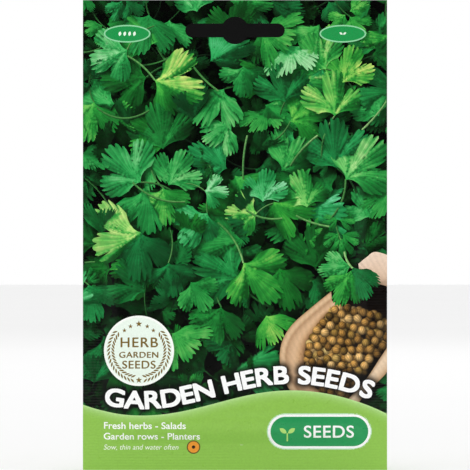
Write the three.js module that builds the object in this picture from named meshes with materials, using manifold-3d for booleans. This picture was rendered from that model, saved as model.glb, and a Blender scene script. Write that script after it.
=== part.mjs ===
// A retail seed packet: two printed laminate panels heat-sealed round their edges, with a hang slot through the
// header and loose coriander seeds lying in the bottom of the pouch.
// Millimetres. +Z is up the hanging packet, -Y is its front. The origin is the centre of the hang slot, on the
// plane where the two panels meet.
import * as THREE from "three";
import { mergeVertices } from "three/addons/utils/BufferGeometryUtils.js";
import Module from "manifold-3d";

// The packet's outline and its film.
const PACKET_WIDTH = 110;
const PACKET_HEIGHT = 170;
const FILM = 0.12; // paper, aluminium and sealing layer together
const SLOT_BELOW_TOP = 11;
const TOP = SLOT_BELOW_TOP;
const BOTTOM = TOP - PACKET_HEIGHT;

// The welded margins, which leave the pouch between them.
const SIDE_SEAL = 7;
const BOTTOM_SEAL = 9;
const HEADER = 25;
const POUCH_HALF_WIDTH = PACKET_WIDTH / 2 - SIDE_SEAL;
const POUCH_FLOOR = BOTTOM + BOTTOM_SEAL;
const POUCH_CEILING = TOP - HEADER;

// How far each panel stands off the middle plane, low down where the seeds are and high up where it is slack.
const FULL_BULGE = 2.6;
const SLACK_BULGE = 1.2;
const SEED_ZONE = 24; // height of pouch that the seeds keep full
const CROWN = 0.2; // share by which the middle of a panel stands off further than its sides
const EDGE_RUN = 7; // distance from a seal over which a panel lifts to its bulge

// The hang slot: a bar with round ends, and a round hole at its middle for a single peg.
const SLOT_LENGTH = 36;
const SLOT_HEIGHT = 5;
const SLOT_HOLE_RADIUS = 5;

// The seeds, in rows that narrow upwards as a small heap does. The counts are even and odd by turns, so that each
// row sits in the gaps of the one below.
const SEED_RADIUS = 1.9;
const SEED_RADIUS_SPREAD = 0.1;
const SEED_PITCH = 4.35;
const SEED_ROWS = [20, 19, 12, 5];
const SEED_ROW_RISE = 3.8;
const FIRST_ROW_ABOVE_FLOOR = 4.6;

const wasm = await Module();
wasm.setup();

function solidOf(geometry) {
  const bare = geometry.clone().deleteAttribute("normal").deleteAttribute("uv");
  const merged = mergeVertices(bare, 1e-4);
  return new wasm.Manifold(
    new wasm.Mesh({
      numProp: 3,
      vertProperties: merged.attributes.position.array,
      triVerts: new Uint32Array(merged.index.array),
    }),
  );
}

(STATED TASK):
Your task is to quote all of the data word for word.

(RESPONSE):
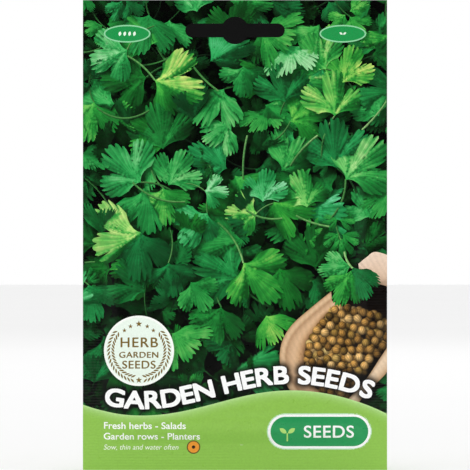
Write the three.js module that builds the object in this picture from named meshes with materials, using manifold-3d for booleans. This picture was rendered from that model, saved as model.glb, and a Blender scene script. Write that script after it.
=== part.mjs ===
// A retail seed packet: two printed laminate panels heat-sealed round their edges, with a hang slot through the
// header and loose coriander seeds lying in the bottom of the pouch.
// Millimetres. +Z is up the hanging packet, -Y is its front. The origin is the centre of the hang slot, on the
// plane where the two panels meet.
import * as THREE from "three";
import { mergeVertices } from "three/addons/utils/BufferGeometryUtils.js";
import Module from "manifold-3d";

// The packet's outline and its film.
const PACKET_WIDTH = 110;
const PACKET_HEIGHT = 170;
const FILM = 0.12; // paper, aluminium and sealing layer together
const SLOT_BELOW_TOP = 11;
const TOP = SLOT_BELOW_TOP;
const BOTTOM = TOP - PACKET_HEIGHT;

// The welded margins, which leave the pouch between them.
const SIDE_SEAL = 7;
const BOTTOM_SEAL = 9;
const HEADER = 25;
const POUCH_HALF_WIDTH = PACKET_WIDTH / 2 - SIDE_SEAL;
const POUCH_FLOOR = BOTTOM + BOTTOM_SEAL;
const POUCH_CEILING = TOP - HEADER;

// How far each panel stands off the middle plane, low down where the seeds are and high up where it is slack.
const FULL_BULGE = 2.6;
const SLACK_BULGE = 1.2;
const SEED_ZONE = 24; // height of pouch that the seeds keep full
const CROWN = 0.2; // share by which the middle of a panel stands off further than its sides
const EDGE_RUN = 7; // distance from a seal over which a panel lifts to its bulge

// The hang slot: a bar with round ends, and a round hole at its middle for a single peg.
const SLOT_LENGTH = 36;
const SLOT_HEIGHT = 5;
const SLOT_HOLE_RADIUS = 5;

// The seeds, in rows that narrow upwards as a small heap does. The counts are even and odd by turns, so that each
// row sits in the gaps of the one below.
const SEED_RADIUS = 1.9;
const SEED_RADIUS_SPREAD = 0.1;
const SEED_PITCH = 4.35;
const SEED_ROWS = [20, 19, 12, 5];
const SEED_ROW_RISE = 3.8;
const FIRST_ROW_ABOVE_FLOOR = 4.6;

const wasm = await Module();
wasm.setup();

function solidOf(geometry) {
  const bare = geometry.clone().deleteAttribute("normal").deleteAttribute("uv");
  const merged = mergeVertices(bare, 1e-4);
  return new wasm.Manifold(
    new wasm.Mesh({
      numProp: 3,
      vertProperties: merged.attributes.position.array,
      triVerts: new Uint32Array(merged.index.array),
    }),
  );
}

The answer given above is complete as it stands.